The piece I wanted to move would work, but the color was a bit off for the effect I wanted to achieve under the window. But, what if...?

I found the same piece on sale in a more appropriate color plus I had a coupon for an additional twenty dollars off.

So, I bought it, assembled it and placed it under the window.

Now, what to do with the ugly stand? 


I contemplated my options:
  1. I could put it out on the street for someone to take, but in the meantime the glass might get broken and injure someone. 
  2. I could sell it, but then I would have strangers coming to my house. And it had fallen apart a couple of times which suggested selling it might not be the ethical thing to do.
  3. I could donate it to a charity, but if it's falling apart, it might not be the ethical thing to do. 
  4. I could simply throw it away.
And that's just what I did.

But, how to get it into the trash bins as each piece was too tall to fit, and it would take a few trash collections to get rid of all the pieces.

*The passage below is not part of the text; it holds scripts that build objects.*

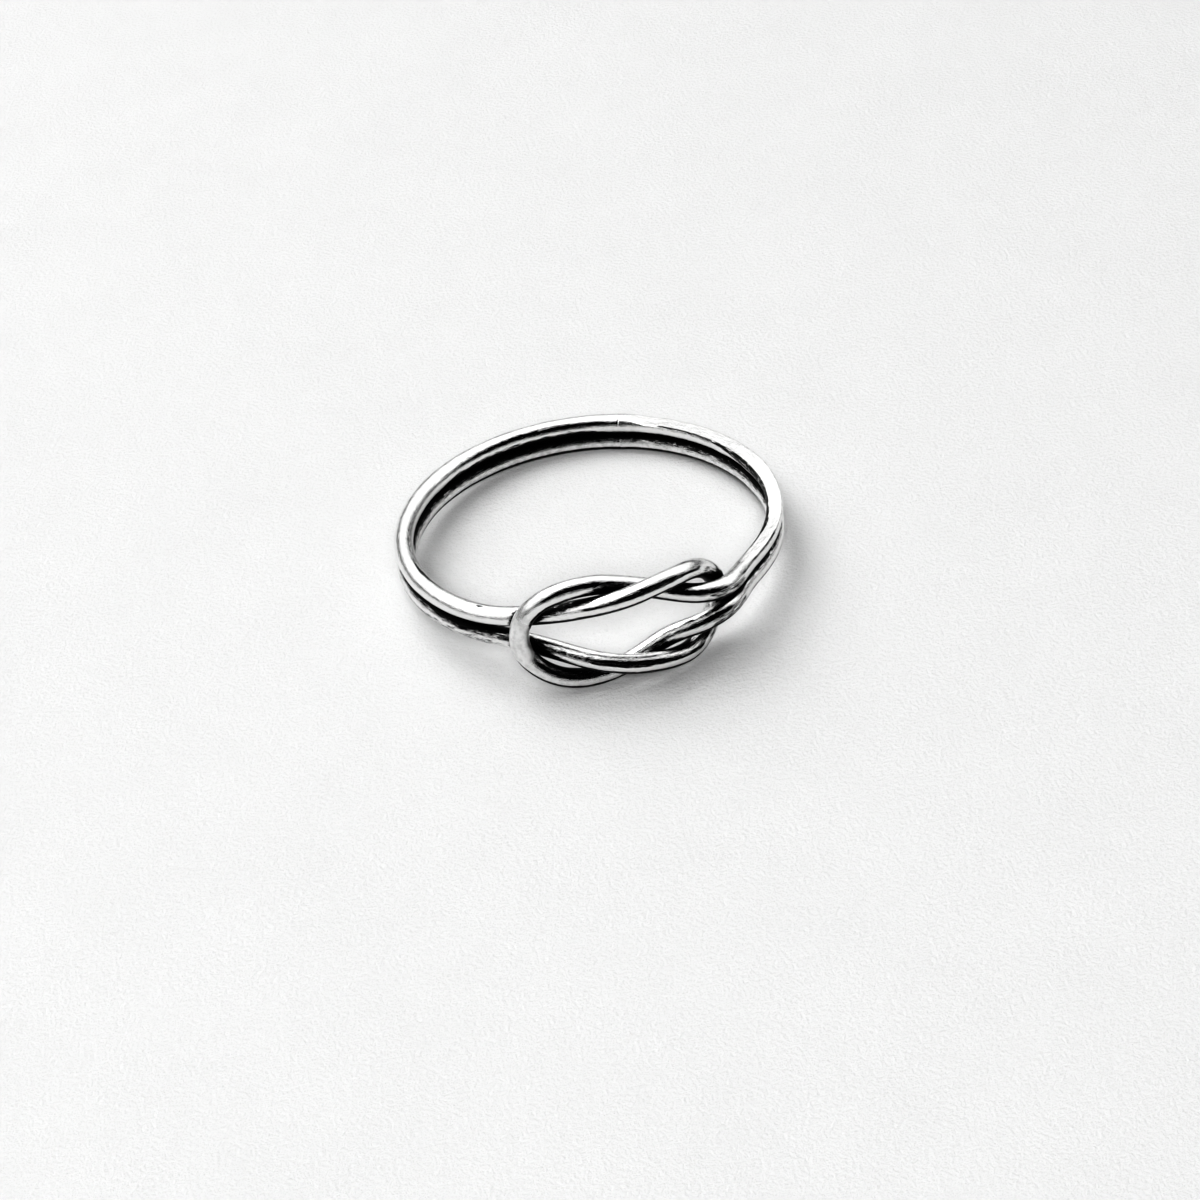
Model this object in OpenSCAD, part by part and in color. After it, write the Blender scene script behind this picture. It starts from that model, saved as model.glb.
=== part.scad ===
// Ring of round silver wire. Two wires lie side by side as the band and cross in a flat square
// knot at the front. They are soldered end to end at the back, so the metal is one closed loop.
// The ring lies on its side, with the knot towards -Y, as it comes to rest by itself.

/* [Band] */
// Inner diameter of the band
inner_d = 17.2; // [16:0.1:20]
// Diameter of the wire
wire_d = 0.95; // [0.8:0.01:0.96]
// Gap between two wires that lie together
wire_gap = 0.04; // [0.02:0.01:0.1]

/* [Knot] */
// Length of the knot along the band, between the wire's centres
knot_length = 10.6; // [10:0.1:11.4]
// Height of the knot across the band, between the wire's centres
knot_height = 5.2; // [5:0.1:6]
// How far the knot lies inside the band's circle
knot_sink = 0.15; // [0:0.05:0.3]

/* [Solder seam] */
// Place of the seam, in degrees from the middle of the back towards the right
seam_turn = 22; // [-40:1:40]
// Length of the seam along the band
seam_length = 3; // [2:0.1:6]
// Thickness of the solder that fills the groove between the wires
seam_d = 0.6; // [0.4:0.05:0.7]

/* [Rest] */
// Tilt of the band on a flat surface, in degrees, where the wide knot holds its front up
rest_tilt = 6.6; // [5:0.1:8]
// Place where the back of the band touches, in degrees from its middle towards the right
rest_turn = 15; // [0:1:30]

/* [Hidden] */

wire_r = wire_d / 2;
band_r = inner_d / 2 + wire_r;
band_loop = 2 * PI * band_r;
// Centre to centre of two wires that lie together
pitch = wire_d + wire_gap;

// Points around the wire, and rings along it between two guide points
wire_sides = 16;
rings_per_guide = 3;

// Guide points of the strand that bends round at the left end of the knot and of the one that bends
// round at the right end, each from the middle of its bend to the band. Along is measured towards
// the bend in halves of the knot's length, up and down are the heights of the upper and lower leg in
// halves of the knot's height, and weave is how far outward the strand passes, in halves of the pitch.
ALONG = 0;
UP = 1;
DOWN = 2;
WEAVE = 3;
left_strand = [
    [ 0.97, 0.00,  0.00,  1.45],
    [ 0.92, 0.48, -0.42,  1.25],
    [ 0.74, 0.86, -0.79,  0.80],
    [ 0.50, 1.01, -0.98,  0.10],
    [ 0.23, 0.94, -0.99, -0.90],
    [-0.08, 0.71, -0.84, -1.45],
    [-0.38, 0.49, -0.50, -1.10],
    [-0.63, 0.34, -0.30,  0.75],
    [-0.91, 0.27, -0.17,  1.45],
    [-1.21, 0.20, -0.18,  0.20]];
right_strand = [
    [ 1.03, 0.02,  0.02, -1.20],
    [ 0.94, 0.41, -0.43, -1.05],
    [ 0.74, 0.73, -0.80, -0.65],
    [ 0.50, 0.89, -0.85,  0.45],
    [ 0.24, 0.92, -0.73,  1.10],
    [-0.05, 0.78, -0.62,  1.25],
    [-0.35, 0.60, -0.54,  0.35],
    [-0.63, 0.40, -0.44, -0.60],
    [-0.92, 0.27, -0.34, -0.90],
    [-1.21, 0.21, -0.22, -0.40]];

// The plain band starts past the knot's ends, and takes this many steps round the back
band_start = 1.49 * knot_length / 2;
band_steps = 16;
// The band runs out from the knot's sink to its own circle between these two distances
sink_end = 6.5;
circle_start = 12;

// Solder beads that run together as the seam
seam_beads = 9;
bead_sides = 12;

function reversed(list) = [for (i = [len(list) - 1:-1:0]) list[i]];
function unit(v) = v / norm(v);
function ease(t) = t * t * (3 - 2 * t);
function share(value, from, to) = min(1, max(0, (value - from) / (to - from)));
// Outward offset of the band at a distance from the middle of the knot
function sink(s) = -knot_sink * (1 - ease(share(s, sink_end, circle_start)));

// Guide points are [distance round the band from the middle of the knot, height, outward offset]
function leg(strand, side, height) = [for (row = strand)
    let (s = side * row[ALONG] * knot_length / 2)
    [s, row[height] * knot_height / 2, sink(abs(s)) + row[WEAVE] * pitch / 2]];
function tail(list) = [for (i = [1:len(list) - 1]) list[i]];
// One strand of the knot, from its lower leg round the bend to its upper leg
function bend(strand, side) = concat(reversed(leg(strand, side, DOWN)), tail(leg(strand, side, UP)));
// One wire of the band, from the right end of the knot round the back to the left end
function band(height) = [for (k = [0:band_steps])
    let (s = band_start + (band_loop - 2 * band_start) * k / band_steps)
    [s, height, sink(min(s, band_loop - s))]];

guides = concat(
    bend(left_strand, -1),
    band(pitch / 2),
    [for (g = reversed(bend(right_strand, 1))) g + [band_loop, 0, 0]],
    reversed(band(-pitch / 2)));

// Point of a closed cubic B-spline, a share t past guide point i
function guide(i) = guides[(i + len(guides)) % len(guides)];
function spline(i, t) = (
    pow(1 - t, 3) * guide(i - 1)
    + (3 * pow(t, 3) - 6 * pow(t, 2) + 4) * guide(i)
    + (-3 * pow(t, 3) + 3 * pow(t, 2) + 3 * t + 1) * guide(i + 1)
    + pow(t, 3) * guide(i + 2)) / 6;
// Place in space of a guide's distance, height and offset, with the band's axis upright
function place(g) = let (turn = g[0] / band_r * 180 / PI, r = band_r + g[2])
    [r * sin(turn), -r * cos(turn), g[1]];

path = [for (i = [0:len(guides) - 1], k = [0:rings_per_guide - 1]) place(spline(i, k / rings_per_guide))];
path_count = len(path);

// Ring of points round the wire at one point of the path
function section(i) = let (
    along = unit(path[(i + 1) % path_count] - path[(i + path_count - 1) % path_count]),
    outward = unit([path[i][0], path[i][1], 0]),
    a = unit(outward - (outward * along) * along),
    b = cross(along, a))
    [for (j = [0:wire_sides - 1]) let (turn = 360 * j / wire_sides)
        path[i] + wire_r * (cos(turn) * a + sin(turn) * b)];

function corner(i, j) = (i % path_count) * wire_sides + j % wire_sides;

// Resting pose: the band tilts until its back touches opposite the knot's lowest bend
rest_axis = [-cos(rest_turn), sin(rest_turn), 0];
function turned(p) = p * cos(rest_tilt) + cross(rest_axis, p) * sin(rest_tilt)
    + rest_axis * (rest_axis * p) * (1 - cos(rest_tilt));
rest_path = [for (p = path) turned(p)];
function lowest(k) = min([for (p = rest_path) p[k]]) - wire_r;
function highest(k) = max([for (p = rest_path) p[k]]) + wire_r;
rest_shift = -[(lowest(0) + highest(0)) / 2, (lowest(1) + highest(1)) / 2, lowest(2)];

// The whole wire loop, swept as triangles
module wire() {
    polyhedron(
        points = [for (i = [0:path_count - 1]) each section(i)],
        faces = [for (i = [0:path_count - 1], j = [0:wire_sides - 1]) each [
            [corner(i, j), corner(i + 1, j), corner(i, j + 1)],
            [corner(i, j + 1), corner(i + 1, j), corner(i + 1, j + 1)]]]);
}

// Solder in the groove where the ends of both wires meet
module seam() {
    middle = (180 - seam_turn) / 360 * band_loop;
    function bead_at(k) = place([middle + seam_length * (k / (seam_beads - 1) - 0.5), 0, 0]);
    for (k = [0:seam_beads - 2])
        hull() {
            translate(bead_at(k)) sphere(d = seam_d, $fn = bead_sides);
            translate(bead_at(k + 1)) sphere(d = seam_d, $fn = bead_sides);
        }
}

module ring() {
    color("silver")
        translate(rest_shift)
            rotate(a = rest_tilt, v = rest_axis) {
                wire();
                seam();
            }
}

ring();
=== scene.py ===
"""Finger ring of round silver wire, tied in an open square knot, lying on a pale studio floor.

The ring is two lengths of round wire. Each bends round at one end of the knot and sends both of its
legs through the other's loop and round the finger, where the ends meet in one solder seam at the
back. Places on the ring are given as the maker would measure them: the distance round the band from
the middle of the knot, the height above the band's middle plane, and the offset outward from the
band's own circle, all in millimetres. The ring is then tilted to lie as it rests by itself.
"""

import logging
import math
from dataclasses import dataclass, field, replace
from enum import Enum
from typing import NamedTuple

import bmesh
import bpy
from mathutils import Matrix, Vector, noise
from mathutils.kdtree import KDTree


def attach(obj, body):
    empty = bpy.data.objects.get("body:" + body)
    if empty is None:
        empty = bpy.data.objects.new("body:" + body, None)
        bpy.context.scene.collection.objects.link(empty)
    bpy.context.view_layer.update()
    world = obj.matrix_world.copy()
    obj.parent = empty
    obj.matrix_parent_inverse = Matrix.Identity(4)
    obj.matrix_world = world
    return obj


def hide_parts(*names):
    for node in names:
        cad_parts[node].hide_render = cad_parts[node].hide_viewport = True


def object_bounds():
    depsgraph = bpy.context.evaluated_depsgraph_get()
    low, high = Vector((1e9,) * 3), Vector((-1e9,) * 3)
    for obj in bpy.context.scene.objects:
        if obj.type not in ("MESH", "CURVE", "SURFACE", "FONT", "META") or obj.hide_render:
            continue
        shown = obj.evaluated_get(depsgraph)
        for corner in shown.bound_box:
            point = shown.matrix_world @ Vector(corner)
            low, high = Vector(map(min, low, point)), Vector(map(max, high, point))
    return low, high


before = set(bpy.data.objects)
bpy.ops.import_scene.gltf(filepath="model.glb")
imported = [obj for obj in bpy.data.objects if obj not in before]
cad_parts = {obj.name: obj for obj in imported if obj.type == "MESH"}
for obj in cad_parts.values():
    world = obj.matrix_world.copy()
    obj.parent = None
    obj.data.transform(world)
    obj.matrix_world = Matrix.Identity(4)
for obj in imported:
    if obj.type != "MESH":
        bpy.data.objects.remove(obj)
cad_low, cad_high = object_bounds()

MM = 0.001
WOBBLE_SEED = 7
REST_STEPS = 3
Socket = bpy.types.NodeSocket
log = logging.getLogger("knot_ring")


class KnotEnd(Enum):
    """End of the knot at which a strand bends round, as the sign of its distance along the band."""

    LEFT = -1
    RIGHT = 1


class Wire(Enum):
    """Which of the two wires side by side round the band, as the sign of its height."""

    UPPER = 1
    LOWER = -1


class Guide(NamedTuple):
    """One row of a strand's route, from the middle of its bend towards the band.

    along is measured towards the bend in halves of the knot's length, up and down are the heights of
    the upper and the lower leg in halves of the knot's height, and weave is how far outward the
    strand passes, in halves of the pitch of two wires that lie together.
    """

    along: float
    up: float
    down: float
    weave: float


LEFT_STRAND = (
    Guide(0.97, 0.00, 0.00, 1.45),
    Guide(0.92, 0.48, -0.42, 1.25),
    Guide(0.74, 0.86, -0.79, 0.80),
    Guide(0.50, 1.01, -0.98, 0.10),
    Guide(0.23, 0.94, -0.99, -0.90),
    Guide(-0.08, 0.71, -0.84, -1.45),
    Guide(-0.38, 0.49, -0.50, -1.10),
    Guide(-0.63, 0.34, -0.30, 0.75),
    Guide(-0.91, 0.27, -0.17, 1.45),
    Guide(-1.21, 0.20, -0.18, 0.20),
)
RIGHT_STRAND = (
    Guide(1.03, 0.02, 0.02, -1.20),
    Guide(0.94, 0.41, -0.43, -1.05),
    Guide(0.74, 0.73, -0.80, -0.65),
    Guide(0.50, 0.89, -0.85, 0.45),
    Guide(0.24, 0.92, -0.73, 1.10),
    Guide(-0.05, 0.78, -0.62, 1.25),
    Guide(-0.35, 0.60, -0.54, 0.35),
    Guide(-0.63, 0.40, -0.44, -0.60),
    Guide(-0.92, 0.27, -0.34, -0.90),
    Guide(-1.21, 0.21, -0.22, -0.40),
)


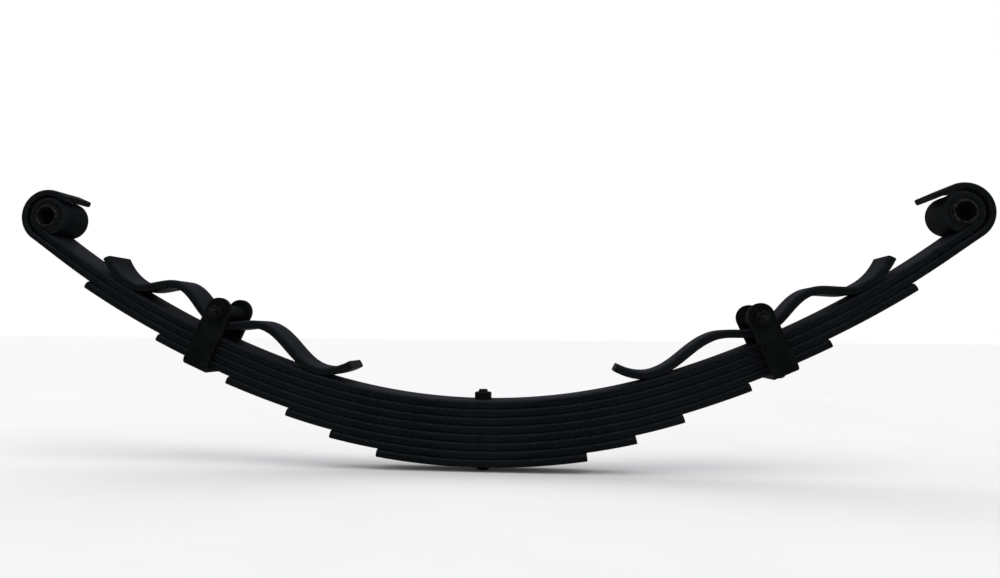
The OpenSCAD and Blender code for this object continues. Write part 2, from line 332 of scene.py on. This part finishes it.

The two glass shelves would fit in the large recycling bin and the three small support pieces between the wooden base and top would fit in the smaller trash bin. But the base and top, and the tempered glass top piece were all way too big to fit in their appropriate bin. But...

Taking my saw to the wooden pieces and a hammer to the tempered glass brought such a relief. It relieved stress, it relieved frustration and did a whole lot more.

I didn't realize how much I hated that piece. It was also the last piece that had my ex written all over it as it was more his style than mine.

This new piece isn't as deep as I wanted, so I had to relocate some of my green babies around the house, which is not an easy thing to do as I'm running out of window space for them. But, it works and the plants are thriving.

And this change has done something else, too.  

Although this new piece is slightly longer yet narrower than the ugly stand, it has allowed me to move the sofa a bit closer into the living room making it a much more intimate conversation area. And it just seems so much neater, tidier and cozier with this new piece. 

So much so, sometimes I just like to sit and marvel at the difference it has made.